To make matters worse, damage to the liver impairs its ability to make albumin, which is a protein in blood that helps keep fluid within the blood vessels.
Hypoalbuminemia, or low albumin in the blood, contributes to ascites as well as peripheral edema.
Ascites typically presents as a distended abdomen, which can be detected by the presence of a fluid wave that means there is free fluid in the abdomen; as well as shifting dullness, which presents as a change during percussion from tympany, where fluid is, to dullness when the fluid moves as the client’s position is changed.
Unfortunately, ascites fluid can become infected without an obvious cause, called spontaneous bacterial peritonitis.
Signs of this complication include fever, abdominal pain and tenderness, nausea, vomiting, and altered mental status.
The increased venous pressure within the gastrointestinal tract ultimately leads to dilation of the gastrointestinal veins, which become fragile, and are called varicose veins, or varices.
The veins can often be seen as radiating out from the umbilicus, a condition called caput medusae.
On the other hand, varices in the esophagus or stomach are the most prone to rupture and bleeding, which can be a life-threatening complication.

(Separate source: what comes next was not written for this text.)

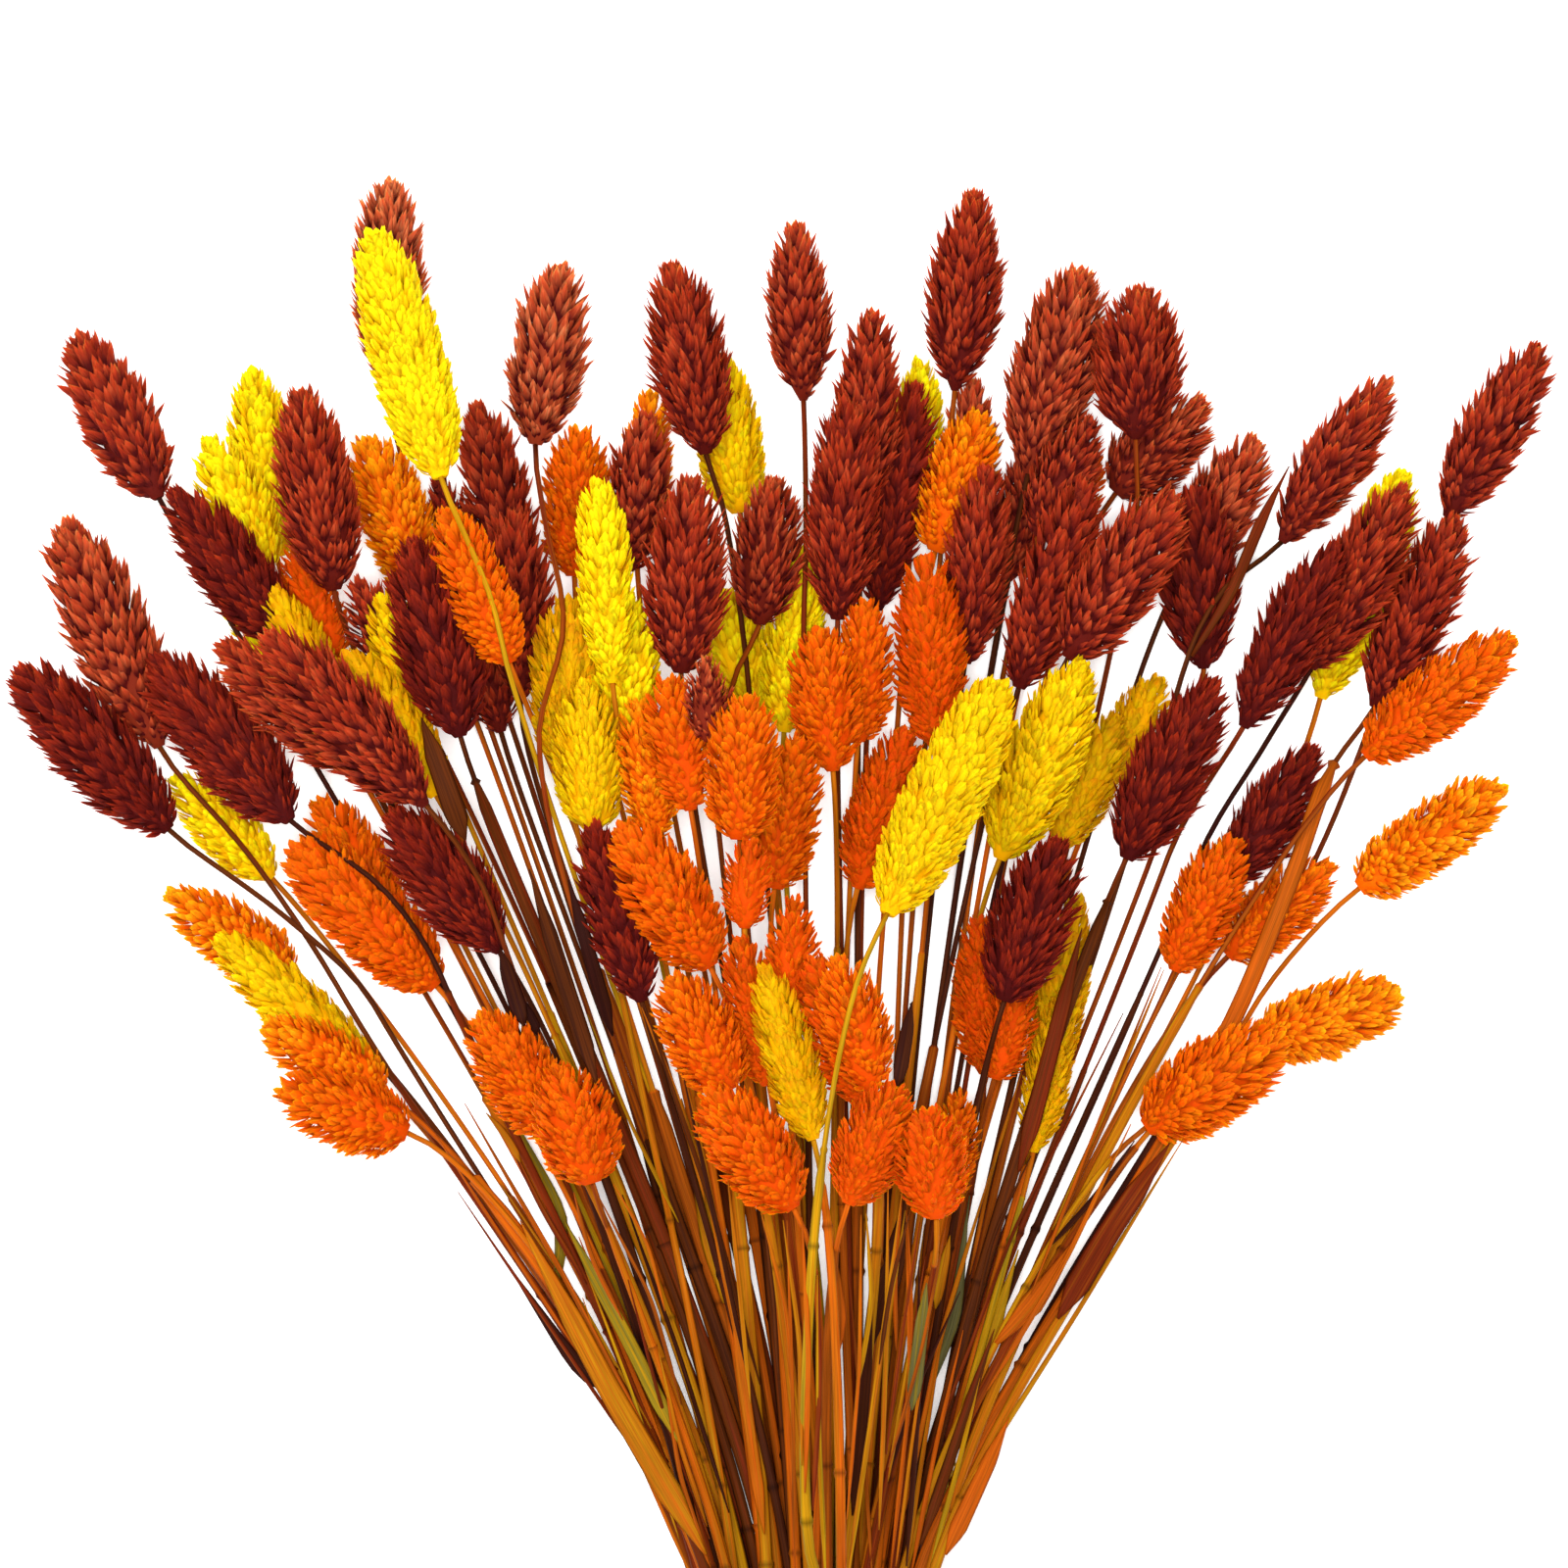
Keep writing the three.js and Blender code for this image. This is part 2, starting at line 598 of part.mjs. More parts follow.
// The level direction across a stem at one of its corners.
function sideAt(corners, k) {
  const before = corners[Math.max(k - 1, 0)];
  const after = corners[Math.min(k + 1, corners.length - 1)];
  const length = Math.hypot(after.x - before.x, after.y - before.y);
  return [-(after.y - before.y) / length, (after.x - before.x) / length];
}

// A point of a head: part is its way along the head, radius a part of the half width, and round a
// part of a turn.
function addHeadPoint(surface, head, part, radius, round) {
  const angle = FIRST_SCALE_ANGLE + 2 * Math.PI * round;
  const across = head.half * radius * Math.cos(angle);
  const up = head.half * radius * HEAD_THICKNESS_RATIO * Math.sin(angle);
  const x = mix(head.base.x, head.tip.x, part) + head.side[0] * across;
  const y = mix(head.base.y, head.tip.y, part) + head.side[1] * across;
  return addPoint(surface, x, y, mix(head.base.z, head.tip.z, part) + up);
}

// The head: rows of lozenges on its core, each drawn out to the free tip of a scale.
function addHead(surface, head, neckRing) {
  const rows = head.length < SHORT_HEAD_LENGTH ? SHORT_HEAD_ROWS : SCALE_ROWS;
  const partOf = (row) => mix(CORE_START, CORE_END, row / (rows + 1));
  const rings = [];
  for (let row = 0; row <= rows + 1; row += 1) {
    const radius = headRadiusRatio(partOf(row)) * CORE_RATIO;
    rings.push([]);
    for (let k = 0; k < SCALE_COLUMNS; k += 1) {
      rings[row].push(addHeadPoint(surface, head, partOf(row), radius, (k + row / 2) / SCALE_COLUMNS));
    }
  }
  const at = (row, k) => rings[row][(k + SCALE_COLUMNS) % SCALE_COLUMNS];
  const apex = addHeadPoint(surface, head, 1, 0, 0);
  addBand(surface, neckRing, rings[0]);
  for (let k = 0; k < SCALE_COLUMNS; k += 1) {
    surface.triangles.push(at(1, k), at(0, k), at(0, k + 1));
    surface.triangles.push(at(rows + 1, k), at(rows, k + 1), at(rows + 1, k + 1));
    surface.triangles.push(at(rows + 1, k), at(rows + 1, k + 1), apex);
    for (let row = 0; row < rows; row += 1) {
      const foot = at(row, k);
      const right = at(row + 1, k);
      const left = at(row + 1, k - 1);
      const top = at(row + 2, k - 1);
      const tipPart = mix(partOf(row + 1), partOf(row + 2), SCALE_LEAN);
      const tipTurn = (k + row / 2) / SCALE_COLUMNS;
      const tip = addHeadPoint(surface, head, tipPart, headRadiusRatio(tipPart), tipTurn);
      surface.triangles.push(tip, foot, right, tip, right, top, tip, top, left, tip, left, foot);
    }
  }
}

// A whole stem with its head. Its tail reaches down into the tail of the stem below it in the spray.
function strandSurface(strand, below) {
  const { corners, stem } = strand;
  const surface = { points: [], triangles: [] };
  const neck = corners.length - 2;
  const bottom = below ? below.corners[0].z + TAIL_HALF - TAIL_SINK : Infinity;
  const side = [-stem.axis[1], stem.axis[0]];
  let ring = addStemRing(surface, corners[0], [-1, 0], bottom);
  surface.triangles.push(ring[0], ring[3], ring[2], ring[0], ring[2], ring[1]);
  const extend = (next) => {
    addBand(surface, ring, next);
    ring = next;
  };
  for (let k = 1; k <= neck; k += 1) {
    extend(addStemRing(surface, corners[k], k === neck ? side : sideAt(corners, k), Infinity));
  }
  const [base, tip] = [corners[neck], corners[neck + 1]];
  const head = { base, tip, half: stem.headHalf, length: stem.headLength, side };
  addHead(surface, head, ring);
  return surface;
}

// A leaf: a flat strip from its root ring to a pointed tip.
function leafSurface(leaf) {
  const { corners } = leaf;
  const surface = { points: [], triangles: [] };
  let ring = addStemRing(surface, corners[0], sideAt(corners, 0), Infinity);
  surface.triangles.push(ring[0], ring[3], ring[2], ring[0], ring[2], ring[1]);
  for (let k = 1; k < corners.length - 1; k += 1) {
    const next = addStemRing(surface, corners[k], sideAt(corners, k), Infinity);
    addBand(surface, ring, next);
    ring = next;
  }
  const end = corners[corners.length - 1];
  const low = addPoint(surface, end.x, end.y, end.z - end.thick);
  const high = addPoint(surface, end.x, end.y, end.z + end.thick);
  surface.triangles.push(ring[0], ring[1], low, ring[1], ring[2], high, ring[1], high, low);
  surface.triangles.push(ring[2], ring[3], high, ring[3], ring[0], low, ring[3], low, high);
  return surface;
}

function solidFrom(positions, indices) {
  const vertProperties = new Float32Array(positions);
  const triVerts = new Uint32Array(indices);
  return new wasm.Manifold(new wasm.Mesh({ numProp: 3, vertProperties, triVerts }));
}

// A slab under the surface that the bunch lies on, which presses its lowest parts flat.
function slabBelow() {
  const box = new THREE.BoxGeometry(SLAB_SIZE, SLAB_SIZE, SLAB_DEPTH);
  box.translate(0, SLAB_MIDDLE_Y, -SLAB_DEPTH / 2);
  box.deleteAttribute('normal');
  box.deleteAttribute('uv');
  const merged = mergeVertices(box);
  return solidFrom(merged.attributes.position.array, merged.index.array);
}

function meshFrom(solid, name, colour) {
  const { vertProperties, triVerts } = solid.getMesh();
  const geometry = new THREE.BufferGeometry();
  geometry.setAttribute('position', new THREE.BufferAttribute(vertProperties, 3));
  geometry.setIndex(new THREE.BufferAttribute(triVerts, 1));
  geometry.computeVertexNormals();
  const material = new THREE.MeshStandardMaterial({ color: colour, roughness: DRY_ROUGHNESS, metalness: 0 });
  const mesh = new THREE.Mesh(geometry, material);
  mesh.name = name;
  return mesh;
}

// The origin is under the lowest stem of its column, where the bunch rests on the surface.
const bunch = new THREE.Group();
bunch.position.x = -columnPlace(ORIGIN_COLUMN);
const slab = slabBelow();
const sprayCount = { red: 0, orange: 0, yellow: 0 };
for (const spray of layOut()) {
  let solid = null;
  spray.strands.forEach((strand, n) => {
    const surfaces = [strandSurface(strand, spray.strands[n - 1]), ...strand.leaves.map(leafSurface)];
    for (const { points, triangles } of surfaces) {
      const piece = solidFrom(points, triangles);
      solid = solid ? solid.add(piece) : piece;
    }
  });
  solid = solid.subtract(slab);
  sprayCount[spray.dye] += 1;
  const number = String(sprayCount[spray.dye]).padStart(2, '0');
  bunch.add(meshFrom(solid, `${spray.dye}_spray_${number}`, DYES[spray.dye]));
}

export default bunch;
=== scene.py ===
import math

import bpy
import numpy as np
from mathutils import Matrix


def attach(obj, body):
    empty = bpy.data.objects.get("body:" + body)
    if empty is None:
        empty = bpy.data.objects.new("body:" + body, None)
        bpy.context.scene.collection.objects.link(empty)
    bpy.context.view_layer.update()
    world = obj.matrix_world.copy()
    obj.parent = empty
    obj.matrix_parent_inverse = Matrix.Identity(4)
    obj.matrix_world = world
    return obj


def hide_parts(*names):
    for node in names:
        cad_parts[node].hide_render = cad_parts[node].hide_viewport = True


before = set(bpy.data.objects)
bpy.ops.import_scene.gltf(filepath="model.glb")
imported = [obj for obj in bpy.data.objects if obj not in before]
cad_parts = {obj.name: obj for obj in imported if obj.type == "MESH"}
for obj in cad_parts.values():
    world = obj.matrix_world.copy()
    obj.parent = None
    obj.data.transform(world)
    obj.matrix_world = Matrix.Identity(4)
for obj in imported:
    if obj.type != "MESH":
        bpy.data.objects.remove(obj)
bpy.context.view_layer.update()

# Dried canary grass: a bunch of dyed seed heads on cut stems, laid down on a pale surface.
# The tables and the layout are in millimetres, and the meshes and the scene in metres.
# X runs across the fan, Y from the waist of the bunch towards the heads, and Z is up.
MM = 0.001

# Waist: the stems lie side by side in columns and in levels, each in a cell of this pitch.
COLUMN_COUNT = 15
CELL_PITCH = 2.95
ORIGIN_COLUMN = 8
TAIL_HALF = 1.2
SECOND_TAIL_HALF = 1.13
TAIL_LENGTH = 84
TAIL_UNEVENNESS = 12

# Stem: a leaf sheath wraps its lower part, and a thin bare stalk carries the head.
STALK_HALF = 0.55
SHEATH_HALF_THICKNESS = 0.7
SHEATH_WIDTH_MIN = 1.5
SHEATH_WIDTH_MAX = 2.9
SHEATH_TOP_MIN = 82
SHEATH_TOP_MAX = 152
SHEATH_MOUTH = 7
SHEATH_TO_HEAD_MIN = 9
SHEATH_START = 30
SHEATH_START_BLEND = 0.6
SHEATH_MOUTH_SHARE = 0.9
CURVE_STEPS = 60
LONG_STALK = 75
LONG_STALK_SPLIT = 0.55
LONG_SHEATH = 104
LONG_SHEATH_SPLIT = 0.5
BEND_SPACING = 8

# Fan: every stem drapes over the ones below it, and bends no more sharply than these slopes allow.
SLOPE_MAX = 1
HEAD_SLOPE_MAX = 0.5
DRAPE_ROUNDS = 40
FAN_START = 11
WAIST_LEAN = 0.2
WAIST_PULL = 0.75
HEAD_PULL = 0.55
HEAD_PULL_MAX = 75
FLOOR_PRESS = 0.93
GAP = 0.34
SAMPLE_STEP = 1.6
HEAD_SAMPLES = 14
COLUMN_SHIFTS = (0, -1, 1, -2, 2)
SHIFT_COST = 4
COST_TIE = 1e-6

# Numbers by chance: a wave of large steps for the stem and for the use that the number has.
CHANCE_STEM_STEP = 12.9898
CHANCE_USE_STEP = 78.233
CHANCE_SCALE = 43758.5453
CHANCE_USES = {
    "sheath width": 1, "sheath top": 2, "tail end": 3, "stalk tint": 4, "base": 5, "tone": 6,
    "fineness": 7, "tip": 8, "first joint": 9, "second joint": 10, "sheath tint": 11,
}

# Head: the radii of its outline are parts of the half width.
HEAD_PROFILE = (
    (0, 0.3), (0.06, 0.62), (0.18, 0.92), (0.35, 1), (0.55, 0.95), (0.75, 0.8), (0.9, 0.5), (1, 0.05),
)
HEAD_WIDTH_SHARE = 0.84
HEAD_THICKNESS_RATIO = 0.7

# Leaf blades and torn sheaths are flat strips that leave a stem of their spray.
BLADE_HALF_THICKNESS = 0.35
BLADE_ROOT_SHARE = 0.7
BLADE_FREE_START = 7
BLADE_SLOPE_MAX = 0.3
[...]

Signs of variceal bleeding include hematemesis, melena, hypotension, and tachycardia.
As pressure in the portal system builds, the spleen can become distended, causing splenomegaly.

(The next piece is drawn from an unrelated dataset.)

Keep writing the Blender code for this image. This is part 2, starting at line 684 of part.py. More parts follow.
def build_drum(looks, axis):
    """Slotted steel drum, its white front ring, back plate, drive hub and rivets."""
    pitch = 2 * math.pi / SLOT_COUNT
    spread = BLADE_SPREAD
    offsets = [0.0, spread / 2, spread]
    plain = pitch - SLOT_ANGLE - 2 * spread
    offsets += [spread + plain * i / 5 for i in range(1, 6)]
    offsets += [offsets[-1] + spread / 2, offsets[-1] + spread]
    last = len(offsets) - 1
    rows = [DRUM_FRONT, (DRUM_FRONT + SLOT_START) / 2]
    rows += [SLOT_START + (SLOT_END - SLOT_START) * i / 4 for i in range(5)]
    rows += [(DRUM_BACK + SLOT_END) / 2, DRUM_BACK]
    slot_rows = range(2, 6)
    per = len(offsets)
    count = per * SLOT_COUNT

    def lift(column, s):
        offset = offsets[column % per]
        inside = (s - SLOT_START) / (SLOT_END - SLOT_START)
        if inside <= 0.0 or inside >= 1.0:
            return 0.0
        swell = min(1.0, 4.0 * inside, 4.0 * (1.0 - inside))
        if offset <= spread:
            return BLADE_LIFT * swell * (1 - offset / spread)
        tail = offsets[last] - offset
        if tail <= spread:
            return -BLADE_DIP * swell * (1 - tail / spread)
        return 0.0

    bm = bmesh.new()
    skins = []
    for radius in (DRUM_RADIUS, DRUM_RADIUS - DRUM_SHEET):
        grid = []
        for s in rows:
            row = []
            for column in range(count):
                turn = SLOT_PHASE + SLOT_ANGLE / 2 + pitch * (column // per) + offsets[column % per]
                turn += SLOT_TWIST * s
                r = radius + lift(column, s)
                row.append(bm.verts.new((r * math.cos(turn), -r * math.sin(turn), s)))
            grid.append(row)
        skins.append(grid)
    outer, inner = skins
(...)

The enlarged spleen traps red blood cells, leading to anemia, and white blood cells, causing leukopenia and increasing the risk of infection.
Also platelets become trapped within the spleen, causing thrombocytopenia, resulting in easy bruising or bleeding.
Bleeding and bruising are also a result of the liver not being able to synthesize clotting factors, like prothrombin.
When the blood takes longer to clot, PTT, PT, and INR levels may be increased.
Over time, the declining liver function means that toxins and waste products don’t get metabolized.
Elevated levels of bilirubin circulating in the body causes jaundice and pruritus.
Ammonia and other toxins can build up in the brain leading to hepatic encephalopathy.
This neurological complication of liver disease causes a flapping tremor, called asterixis, as well as changes in mental status or behavior, and can ultimately lead to coma.
Impaired liver function means that hormones like estrogen don’t get metabolized, so their levels increase, leading to the development palmar erythema.
In males, testicular atrophy, gynecomastia, and loss of sex drive can be present.
On the other hand, premenopausal females may experience an absence of menstruation, while older females may experience vaginal bleeding.
Finally, impaired metabolism by the liver of vitamin D can cause loss of bone density and osteoporosis.
Diagnosing cirrhosis involves analyzing blood work, which most commonly shows increasing serum levels of ALT, AST, ALP, or GGT, as these liver enzymes leak into the bloodstream from damaged liver cells.
Liver nodules associated with hepatic injury may be seen on ultrasound, CT scan, or MRI.
Magnetic resonance elastography uses an MRI along with low-frequency vibrations to assess for stiffening of the liver.
Finally, a liver biopsy can be done to confirm the stage or exact cause of cirrhosis.
Treatment of cirrhosis involves preventing further liver damage by addressing the underlying cause.
Lifestyle changes include avoiding alcohol and hepatotoxic medications, such as acetaminophen, as well as eating a healthy low-sodium diet, and preventing infections with good hand hygiene and avoiding people who are sick.
Antihypertensives like beta-blockers are used to reduce portal hypertension.